Tag Archives: queens

Reader, She Nailed It

You know what’s better than a classic novel? A classic novel retold in a fresh, exciting way. I recently stayed up way past my bedtime to finish Patricia Park’s Re Jane, and am completely delighted with how Jane Eyre’s story might have played out if Jane were a 21st century Korean-American woman from Queens. Park has captured the spirit of the original novel while also exploring how a story’s theme–in this case, the story of an orphan trying to find her rightful place in the world–can be influenced by a character’s race, class, and culture.

Photo by Allana Taranto, all rights reserved. Click through to read the New York Times review of Re Jane.
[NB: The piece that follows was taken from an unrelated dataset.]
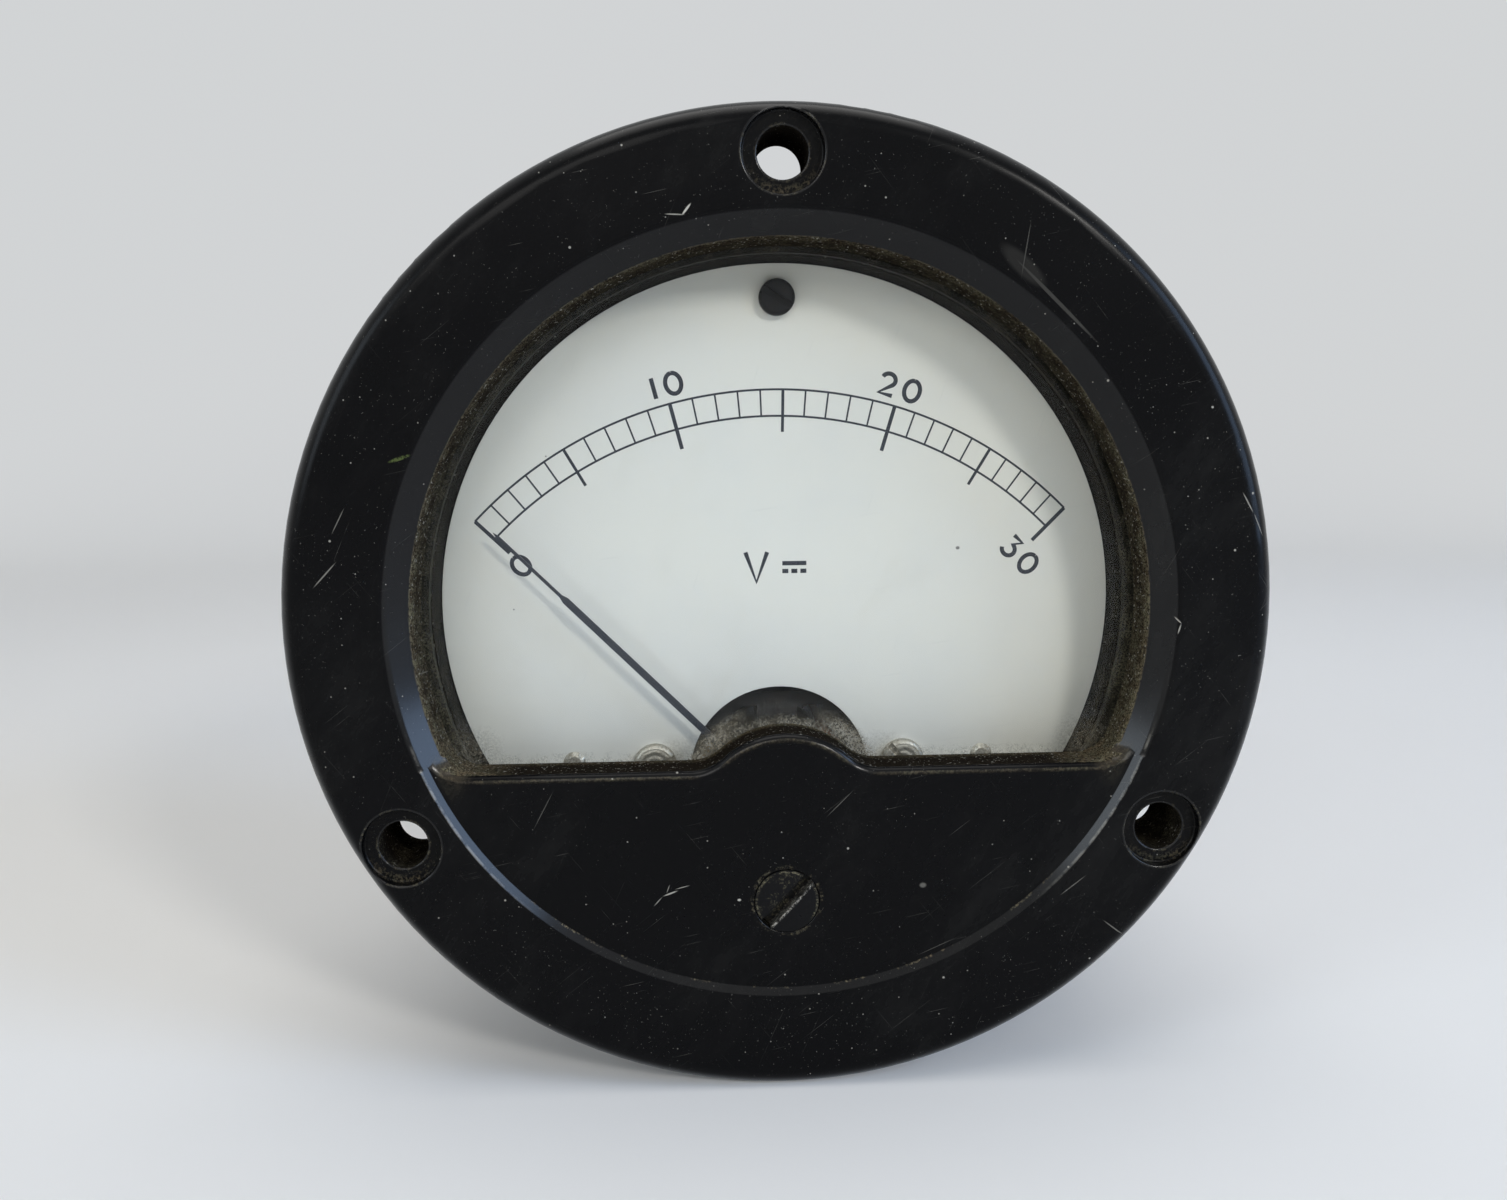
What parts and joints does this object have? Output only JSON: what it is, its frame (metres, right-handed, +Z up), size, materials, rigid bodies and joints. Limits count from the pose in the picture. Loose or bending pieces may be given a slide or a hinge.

Photo by Allana Taranto, all rights reserved. Click through to read the New York Times review of Re Jane.

21st-century Jane is an orphan who just had a sweet job offer rescinded due to the bad economy. Now she’s stuck working for her uncle at his grocery store, and his whole family is getting on her nerves. Because she’s honhyol (only half Korean), she gets a lot of flak–and pity–from both her family and the local Korean community. Fed up with having to be on her best behavior all the time (a strict code of respect called nunchi), Jane takes a job as a live-in au pair with the Mazer-Farleys, a pair of college professors in Brooklyn.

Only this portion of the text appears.